Jordyn Woods’s Khloé-Baiting Red Table Talk Sure Did Seem Familiar . . . Like Michael Cohen–Level Familiar

By Lilly Lawrence/Getty Images.

It was a full day of riveting testimony, given by a disgraced lackey of one of America’s most powerful people, in front of a committee whose members wore their biases on their sleeves.

Yes! Jordyn Woods appeared on Jada Pinkett Smith’s Facebook Watch show, Red Table Talk, on Friday to discuss the ongoing infidelity scandal currently engulfing the greater Jenner-Kardashian universe. You may know the story by now: Woods, the 21-year-old longtime best friend of Kylie Jenner, was reportedly seen kissing Tristan Thompson, the father of Khloé Kardashian’s baby, at a party. She went on Pinkett Smith’s show to clear her name, because the host is an old family friend. Woods’s late father worked on The Fresh Prince of Bel-Air, where he and Will Smith became friends, as Pinkett Smith explained at the top of the episode. Pinkett-Smith’s son Jaden Smith introduced Jenner and Woods in school. After all that, Woods got to the heart of the matter, namely denying that anything more had happened between her and Thompson. (Meanwhile, Thompson, who has been caught on camera in situations like this before, hasn’t been required to comment or attempt to clear his name because of systemic sexism, I guess. His only action on social media since was a tweet that said ”FAKE NEWS” that was quickly deleted.)

Watching Woods’s emotional recounting gave me terrible deja vu—all the way back to Wednesday and the hours of testimony Michael Cohen, Donald Trump’s former fixer, gave before the House Intelligence Committee. Comparing the two might flatten out some nuance as well as their very different stakes, but the circumstances of each case—and what made them compelling television in the year 2019—were curiously similar.

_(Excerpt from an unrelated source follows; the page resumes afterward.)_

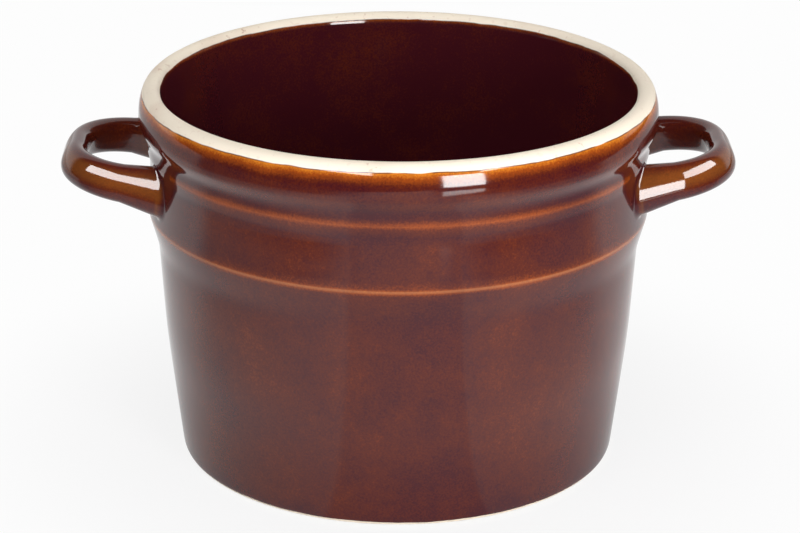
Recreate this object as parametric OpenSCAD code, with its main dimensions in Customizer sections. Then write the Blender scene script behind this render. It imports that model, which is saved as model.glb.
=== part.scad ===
// Stoneware pickling crock: one fired pot with a round lip, two raised ridges and two loop handles.
// Millimetres, Z up. The origin is the centre of the foot, and X runs through the handles.

/* [Body] */
// Height from the foot to the crest of the lip
height = 150.3; // [140:0.1:190]
// Radius at the foot, where the wall would meet the ground
foot_r = 86.4; // [78:0.2:90]
// Rounding of the outer foot edge
foot_round = 3; // [1:0.5:6]
// Radius of the wall at its belly
belly_r = 92.4; // [89:0.2:94]
// Height of the belly above the ground
belly_z = 50; // [30:1:70]
// Radius of the wall where the lower ridge begins to flare
shoulder_r = 94.6; // [92.5:0.1:96]
// Thickness of the wall
wall_t = 6.8; // [5:0.2:10]
// Thickness of the floor
floor_t = 9; // [6:0.5:14]
// Rounding between wall and floor, inside
floor_round = 14; // [6:1:24]
// Width of the flat ring that the pot stands on
foot_land = 8; // [5:0.5:14]
// Depth of the hollow inside that ring
foot_hollow = 1.2; // [0.6:0.2:2.4]

/* [Lip] */
// Outer radius of the lip
lip_r = 100.1; // [98:0.1:103]
// Rounding of the lip's outer side, which ends at the crest
lip_outer_round = 4.4; // [3:0.1:6]
// Rounding of the lip's inner side, which starts at the crest
lip_inner_round = 2.9; // [2:0.1:4.4]
// Angle above level at which the outer rounding starts
lip_outer_tilt = 24; // [10:1:40]
// Angle above level at which the inner rounding ends
lip_inner_tilt = 20; // [10:1:40]
// How far the bead below the lip stands out past it
bead_out = 1.3; // [0.4:0.1:2.4]
// Depth of the bead's lower edge below the crest of the lip
bead_drop = 13.1; // [11.4:0.1:16]
// Rounding of the bead's lower edge
bead_round = 12; // [4:1:14]
// Height of the bead's upright side
bead_h = 4.2; // [2:0.2:6]
// Rounding of the bead's upper edge
bead_top_round = 27; // [10:1:40]
// Height of the slope between the bead and the lip
slope_h = 3.8; // [2:0.2:5]
// How far that slope draws in
slope_in = 0.5; // [0.2:0.1:1]
// Rounding between that slope and the lip
slope_round = 13.5; // [4:0.5:20]

/* [Ridges] */
// Radius of both ridges
ridge_r = 98.3; // [97.4:0.1:100]
// Rounding of each ridge's edge
ridge_round = 2; // [0.8:0.2:3.6]
// Depth of the upper ridge below the crest of the lip
upper_drop = 24.1; // [22.5:0.1:27]
// Distance between the two ridges
ridge_gap = 25.8; // [20:0.2:36]
// Height of the flare below the lower ridge
flare_h = 13; // [8:0.5:20]
// Radius of the band where it meets the step below the upper ridge
band_r = 97; // [95.2:0.1:97.6]
// Radius of the neck between the upper ridge and the bead
neck_r = 98.1; // [96:0.1:99]
// Height of the neck above the upper ridge
neck_rise = 4.6; // [3:0.2:8]
// Depth of the step below the upper ridge
step_drop = 5.2; // [3:0.2:8]
// Height of the flare above the lower ridge
band_rise = 5.2; // [3:0.2:8]
// How far the band has flared out there
band_out = 1; // [0:0.1:1.4]

/* [Roundings] */
// Rounding of the wall at its belly
belly_round = 300; // [100:10:600]
// Rounding where the wall meets the flare
flare_round = 28; // [8:1:50]
// Rounding of the band above the lower ridge
band_round = 30; // [4:1:40]
// Rounding of the step below the upper ridge
step_round = 5; // [2:0.5:10]
// Rounding of the neck
neck_round = 14; // [4:1:20]
// How far the inner wall closes in right below the lip
rim_in = 0.3; // [0.2:0.1:0.4]
// Depth of that place below the crest of the lip
rim_drop = 3.4; // [3:0.1:5]
// Rounding of the inner wall there
rim_round = 8; // [2:1:20]
// How far the inner wall closes in at its throat
throat_in = 0.5; // [0.4:0.1:1.5]
// Depth of the throat below the crest of the lip
throat_drop = 9.3; // [7:0.1:14]
// Rounding of the throat
throat_round = 40; // [10:5:80]
// Rounding of the inner wall behind the flare
inner_round = 200; // [50:10:400]

/* [Handles] */
// How far the middle of the bar reaches past the ridges
handle_reach = 28.5; // [24:0.5:40]
// Distance between the two arms, middle to middle, at their bends
handle_w = 57.8; // [54:0.2:76]
// Radius of each bend, at the middle of the bar
bend_r = 24; // [14:0.5:26]
// How much each arm closes in on the other
arm_angle = 8.5; // [0:0.5:14]
// Thickness of the bar, seen from above
bar_t = 9; // [7:0.2:12]
// Height of the bar
bar_h = 13.8; // [10:0.2:17]
// Squareness of the bar's oval section, where 2 is an ellipse
bar_square = 2.4; // [2:0.1:4]
// Depth of the handle's root below the crest of the lip
root_drop = 31.8; // [30:0.2:38]
// Upward tilt of the handles
handle_tilt = 7; // [0:0.1:12]
// How much lower the left handle sits than the right one
left_drop = 0.9; // [0:0.1:3]
// Thickness of the bar's root at the wall
root_t = 11.8; // [9.4:0.2:16]
// Height of the bar's root at the wall
root_h = 19.6; // [17:0.2:24]
// Length over which the root narrows to the bar
root_length = 17; // [10:0.5:20]
// How much lower the root's middle lies than the bar's
root_sag = 1.6; // [0:0.1:4]
// Hollowness of the root's flare, where 1 is a straight cone
root_hollow = 1.5; // [1:0.1:3]

/* [Hidden] */
round_fn = 144;
// Steps round the root
root_fn = 48;
// Largest turn of one straight step along a rounded corner, in degrees
step_angle = 7;
// Points round the bar's section
section_steps = 28;
// Steps along the growing root
root_steps = 6;
// Share of a side that a rounding may take beside another one, so that the two never meet
corner_share = 0.48;
// Share that it may take beside a sharp corner
sharp_share = 0.96;
// Turn in degrees below which a corner counts as straight and stays a point
straight_turn = 0.05;
glaze_brown = "saddlebrown";

lip_mid_r = lip_r - lip_outer_round;
lip_in_r = lip_mid_r - lip_inner_round;
bead_z = height - bead_drop;
bead_top_z = bead_z + bead_h;
slope_z = bead_top_z + slope_h;
upper_z = height - upper_drop;
lower_z = upper_z - ridge_gap;
shoulder_z = lower_z - flare_h;
neck_z = upper_z + neck_rise;
step_z = upper_z - step_drop;
band_z = lower_z + band_rise;
hollow_r = foot_r - foot_round - foot_land;
root_z = height - root_drop;

// Corner list helpers. A corner is [radius from the axis, height, rounding].
function unit(v) = v / norm(v);
function flat(p) = [p.x, p.y];
function share(corner) = corner.z > 0 ? corner_share : sharp_share;

// Points of the arc that rounds corner b between its neighbours a and c.
function corner_arc(a, b, c) =
    let (
        to_a = flat(a - b),
        to_c = flat(c - b),
        back = unit(to_a),
        ahead = unit(to_c),
        half = min(acos(max(-1, min(1, back * ahead))), 180 - straight_turn) / 2,
        reach = min(b.z / tan(half), share(a) * norm(to_a), share(c) * norm(to_c)),
        fit_r = reach * tan(half),
        centre = flat(b) + unit(back + ahead) * (fit_r / sin(half)),
        from = flat(b) + back * reach - centre,
        turn_dir = cross([back.x, back.y, 0], [ahead.x, ahead.y, 0]).z > 0 ? -1 : 1,
        turn = 180 - 2 * half,
        steps = max(2, ceil(turn / step_angle))
    )
    [
        for (i = [0 : steps])
            let (q = turn_dir * turn * i / steps)
            centre + [from.x * cos(q) - from.y * sin(q), from.x * sin(q) + from.y * cos(q)]
    ];

// A line through the corners with every corner rounded, its two ends kept as they are.
function rounded(list) =
    let (last = len(list) - 1)
    [
        flat(list[0]),
        for (i = [1 : last - 1])
            each (
                list[i].z > 0
                ? corner_arc(list[i - 1], list[i], list[i + 1])
                : [flat(list[i])]
            ),
        flat(list[last])
    ];

// A place on the lip's rounding r, at an angle above level. At 90 degrees it is the crest.
function lip_point(r, q) = [lip_mid_r + r * cos(q), height - r + r * sin(q)];

// The places between two such angles, without the ends.
function lip_arc(r, start, end) =
    let (steps = ceil((end - start) / step_angle))
    [for (i = [1 : steps - 1]) lip_point(r, start + (end - start) * i / steps)];

function outer_corners() = [
    [0, foot_hollow, 0],
    [hollow_r - foot_hollow, foot_hollow, 0],
    [hollow_r, 0, 0],
    [foot_r, 0, foot_round],
    [belly_r, belly_z, belly_round],
    [shoulder_r, shoulder_z, flare_round],
    [ridge_r, lower_z, ridge_round],
    [band_r + band_out, band_z, band_round],
    [band_r, step_z, step_round],
    [ridge_r, upper_z, ridge_round],
    [neck_r, neck_z, neck_round],
    [lip_r + bead_out, bead_z, bead_round],
    [lip_r + bead_out, bead_top_z, bead_top_round],
    [lip_r + bead_out - slope_in, slope_z, slope_round],
    [each lip_point(lip_outer_round, lip_outer_tilt), 0]
];

function inner_corners() = [
    [each lip_point(lip_inner_round, 180 - lip_inner_tilt), 0],
    [lip_in_r - rim_in, height - rim_drop, rim_round],
    [lip_in_r - throat_in, height - throat_drop, throat_round],
    [shoulder_r - wall_t, shoulder_z, inner_round],
    [foot_r - wall_t, floor_t, floor_round],
    [0, floor_t, 0]
];

// The thrown pot: its section turned about Z.
module pot() {
    rotate_extrude($fn = round_fn)
        polygon(concat(
            rounded(outer_corners()),
            lip_arc(lip_outer_round, lip_outer_tilt, 90),
            [[lip_mid_r, height]],
            lip_arc(lip_inner_round, 90, 180 - lip_inner_tilt),
            rounded(inner_corners())
        ));
}

// Oval section of the handle's bar, standing upright.
function oval_point(q, t, h) = [
    t / 2 * sign(cos(q)) * pow(abs(cos(q)), 2 / bar_square),
    h / 2 * sign(sin(q)) * pow(abs(sin(q)), 2 / bar_square)
];

module bar_section() {
    polygon([for (i = [0 : section_steps - 1]) oval_point(360 * i / section_steps, bar_t, bar_h)]);
}

// Places of the handle's plan, about the pot's axis.
end_x = ridge_r + handle_reach;
bend_x = end_x - bend_r;
bend_y = handle_w / 2 - bend_r * cos(arm_angle);
arm_x = bend_x + bend_r * sin(arm_angle);
arm_y = bend_y + bend_r * cos(arm_angle);
arm_start_x = shoulder_r - wall_t;
arm_length = (arm_x - arm_start_x) / cos(arm_angle);
root_y = arm_y + (arm_x - arm_start_x) * tan(arm_angle);
end_length = 2 * bend_y;

// One straight arm, from inside the wall to its bend.
module arm() {
    translate([arm_x, arm_y, 0])
        rotate([90, 0, -90 - arm_angle])
            linear_extrude(arm_length)
                bar_section();
}

// The root: an oval foot on the wall that narrows into the bar in a hollow curve.
module root() {
    narrow = min(bar_t / root_t, bar_h / root_h);
    slope = atan(root_sag / root_length);
    wall_x = sqrt(pow(band_r, 2) - pow(root_y, 2));
    far_x = wall_x + root_length * cos(arm_angle);
    far_y = root_y - (far_x - arm_start_x) * tan(arm_angle);
    curve = [
        for (i = [0 : root_steps])
            let (u = i / root_steps)
            [narrow + (1 - narrow) * pow(u, root_hollow), root_length * u]
    ];
    foot = root_length + wall_t / 2;
    translate([far_x, far_y, 0])
        rotate([0, -90 - slope, -arm_angle])
            scale([root_h / 2, root_t / 2, 1])
                rotate_extrude($fn = root_fn)
                    polygon(concat([[0, 0]], curve, [[1, foot], [0, foot]]));
}

// One bend, swept about its own upright axis.
module bend() {
    translate([bend_x, bend_y, 0])
        rotate_extrude(angle = 90 - arm_angle, $fn = round_fn)
            translate([bend_r, 0])
                bar_section();
}

// The short straight end that joins the two bends.
module end_bar() {
    translate([end_x, bend_y, 0])
        rotate([90, 0, 0])
            linear_extrude(end_length)
                bar_section();
}

module loop() {
    end_bar();
    for (side = [0, 1])
        mirror([0, side, 0]) {
            arm();
            root();
            bend();
        }
}

// Solid that fills the pot to the middle of its wall, so that the roots stop there.
module core() {
    rotate_extrude($fn = round_fn)
        polygon([
            [0, shoulder_z],
            [shoulder_r - wall_t / 2, shoulder_z],
            [lip_mid_r, height],
            [0, height]
        ]);
}

module handle(drop) {
    difference() {
        translate([ridge_r, 0, root_z - drop])
            rotate([0, -handle_tilt, 0])
                translate([-ridge_r, 0, 0])
                    loop();
        core();
    }
}

module crock() {
    color(glaze_brown) {
        pot();
        handle(0);
        mirror([1, 0, 0])
            handle(left_drop);
    }
}

crock();
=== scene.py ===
# %% [markdown]
# A glazed stoneware crock
#
# The real object is one piece of clay: a pot thrown on the wheel, with two pulled handles
# luted on, dipped in a brown glaze and fired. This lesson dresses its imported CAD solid.
# We load that solid first, as a fixed frame in metres.

# %% Load the frame
import math

import bmesh
import bpy
import numpy as np
from mathutils import Matrix


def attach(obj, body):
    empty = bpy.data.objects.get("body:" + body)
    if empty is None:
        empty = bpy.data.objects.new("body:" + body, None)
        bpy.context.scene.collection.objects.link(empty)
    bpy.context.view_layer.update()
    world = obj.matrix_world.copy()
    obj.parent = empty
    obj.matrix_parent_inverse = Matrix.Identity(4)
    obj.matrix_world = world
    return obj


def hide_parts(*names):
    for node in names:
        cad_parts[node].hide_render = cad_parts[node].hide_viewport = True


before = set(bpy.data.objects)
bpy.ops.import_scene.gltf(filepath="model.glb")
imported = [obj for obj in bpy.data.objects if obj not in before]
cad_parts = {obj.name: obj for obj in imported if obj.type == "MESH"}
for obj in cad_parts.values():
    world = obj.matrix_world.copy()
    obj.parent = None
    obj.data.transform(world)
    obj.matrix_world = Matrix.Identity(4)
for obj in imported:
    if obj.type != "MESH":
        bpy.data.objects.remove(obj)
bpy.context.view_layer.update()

MM = 0.001

# %% [markdown]
# The driving sizes
#
# These are the sizes of the pot itself, in millimetres. A corner of the section is
# a radius, a height and a rounding, the way a turner would read it off a drawing.

# %% Sizes of the pot
HEIGHT = 150.3
FOOT_R = 86.2
FOOT_HOLLOW = 1.2
HOLLOW_R = 75.0
BELLY_R = 92.2
BELLY_Z = 50.0
SHOULDER_R = 94.6
FLARE_H = 13.0
RIDGE_R = 98.3
RIDGE_ROUND = 2.0
LOWER_RIDGE_Z = 100.4
UPPER_RIDGE_Z = 126.2
BAND_LOW_R = 97.95
BAND_HIGH_R = 97.1
BAND_MARGIN = 5.2
NECK_R = 98.1
NECK_RISE = 4.6
BEAD_R = 101.5
LIP_MID_R = 95.7
LIP_OUTER_ROUND = 4.4
LIP_INNER_ROUND = 2.9
LIP_OUTER_TILT = 24.0
LIP_INNER_TILT = 20.0
RIM_R = 92.45
THROAT_R = 92.3
WALL_T = 6.8
FLOOR_T = 9.0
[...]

For starters, they were both teased to hell, and everyone in America this side of Gwyneth Paltrow has strong opinions about one, the other, or both. That’s all in part because Cohen and Woods were both the right-hand people to two of the most powerful, rich reality television stars. They depended on their famous counterparts for status and livelihood, and were defenestrated after messing up. Cohen was Trump’s fixer, but he flipped on Trump, was convicted of several crimes, and sentenced to three years in jail. Woods lived in Jenner’s home before she betrayed the family’s trust. Though Cohen and Woods were both contrite, they’re unreliable narrators, both admitting to not being truthful in the past.

They both lost some control of the narrative when their reality TV ex-friends publicly slammed their claims. President Trump tweeted, “Michael Cohen’s book manuscript shows that he committed perjury on a scale not seen before,” though Cohen claimed repeatedly that, despite a book deal, he never worked on a manuscript. Kardashian tweeted that Woods had not reached out to her, though Woods said she had. Kardashian also said that it was not Thompson’s many prior incidents of alleged unfaithfulness that broke up the relationship, but Woods. (At risk of getting too she-said, she-said about all this: Woods said she doesn’t think she was responsible for the break up but that “this situation may have made it harder for her to want to be with him.”) Kardashian played herself here a little; her mentions are filled with questions about Thompson, not Woods.

The situations are also, of course, nothing alike. Woods’s Red Table Talk appearance was a play for acquittal in the court of public opinion. Cohen’s ship has pretty much sailed on those seas, but his comments made on record have potential legal implications for the president, and so the whole country. Cohen was already convicted of actual crimes that affected not just himself and his boss, but possibly the entire United States. Woods’s drama is a family one. Her actions affect herself, the Kardasho-Jenners, and apparently the Pinkett-Smiths—and also a television show that could frankly really use this kind of storyline to hold its grasp on relevance for another season.

Watching Woods’s confessions made both the pleasure and the futility of Cohen’s even more clear. The stakes were different, but the grotesque entertainment value was similar. They merged into one display of courtroom drama not only because they transpired just two days apart, but also because they dealt in power, money, lies, deceit, and a few very familiar faces.

In the end, from the viewer’s perspective, both televised testimonials were compulsively watchable in a way that served to bolster opinions previously arrived upon. Felt like Woods is a 21-year-old young person who made a mistake that she’ll be paying for and we should treat her situation with compassion? Her testimony was compelling. Felt like she’s a home-wrecking snake emoji? Then she played the victim. Felt like Cohen is a career shade artist who did bad things for the now-president? Then his testimony was compelling. Felt like Cohen is a career shade artist who did bad things for the now-president, but the now-president had no idea? Then his testimony was garbage.

At least, in Cohen’s case, it doesn’t matter how he came across, but it matters if laws were broken.